Consider the case of our friend, Budi:

- **Event A**: Budi is a librarian
- **Event B**: Budi enjoys reading

These two events are not mutually exclusive. Budi could be both a librarian and someone who enjoys reading. If the probability of Budi being a librarian ($P(A)$) is 0.7 or **70%** and the probability of him enjoying reading ($P(B)$) is 0.9 or **90%**, their **sum is 1.6, which is greater than 1**. This doesn't mean our probabilities are incorrect; rather, it reflects the overlap between A and B.

![Simple Venn diagram](https://i.pinimg.com/564x/98/be/fd/98befd90cab1bb6e1a3324f5be906182.jpg)

_Simple Venn diagram (Source: [creately.com](https://creately.com/diagram/example/gat6r5b23/simple-venn-diagram))_

**How Bayesian Theorem Resolves the Issue**

The beauty of Bayesian theorem is that it allows us to update our beliefs based on new information. In this case, we might be interested in the probability that Budi is a librarian given that he enjoys reading, represented as $P(A∣B)$.

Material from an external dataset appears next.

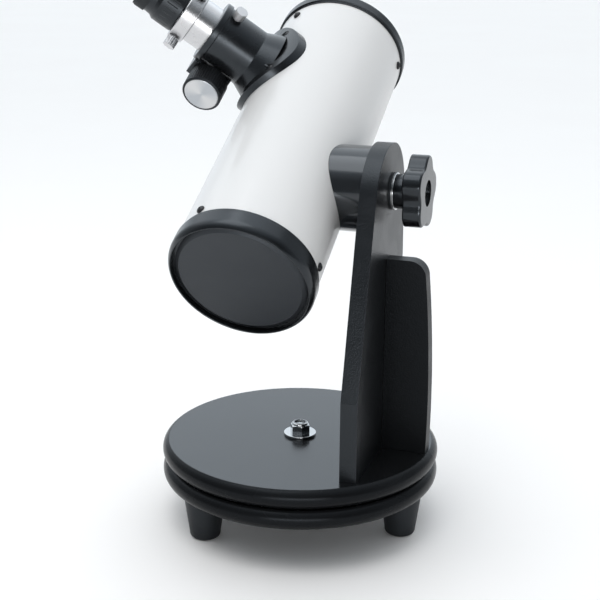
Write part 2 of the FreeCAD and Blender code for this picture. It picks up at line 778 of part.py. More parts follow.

Let's plug in some numbers into our Bayesian formula:

Suppose we know the following probabilities based on historical data or some other source of information:

- Probability that Budi is a librarian, $P(A)=0.7$
- Probability that Budi likes to read, $P(B)=0.9$
- Probability that Budi likes to read given that he is a librarian, $P(B∣A)=0.95$

We want to know the probability that Budi is a librarian given that he likes to read, or $P(A∣B)$. According to Bayes' theorem, this is calculated as:

$$P(A∣B)= \frac{P(B∣A)P(A)}{P(B)}$$
​
Substituting in the known values:

$$P(A∣B)=\frac{(0.95)(0.7)}{0.9}=0.74$$

Therefore, if we know that Budi likes to read, the probability that he is a librarian is **0.74**, or **74%**.

Bayesian statistics helps us refine our predictions about Budi, such as suggesting tailored career resources. For example, with the updated probability that Budi is a librarian, we could recommend librarian-specific material instead of general reading. This way, Bayesian statistics enables us to update our beliefs systematically with new evidence, enhancing practical applications like recommender systems.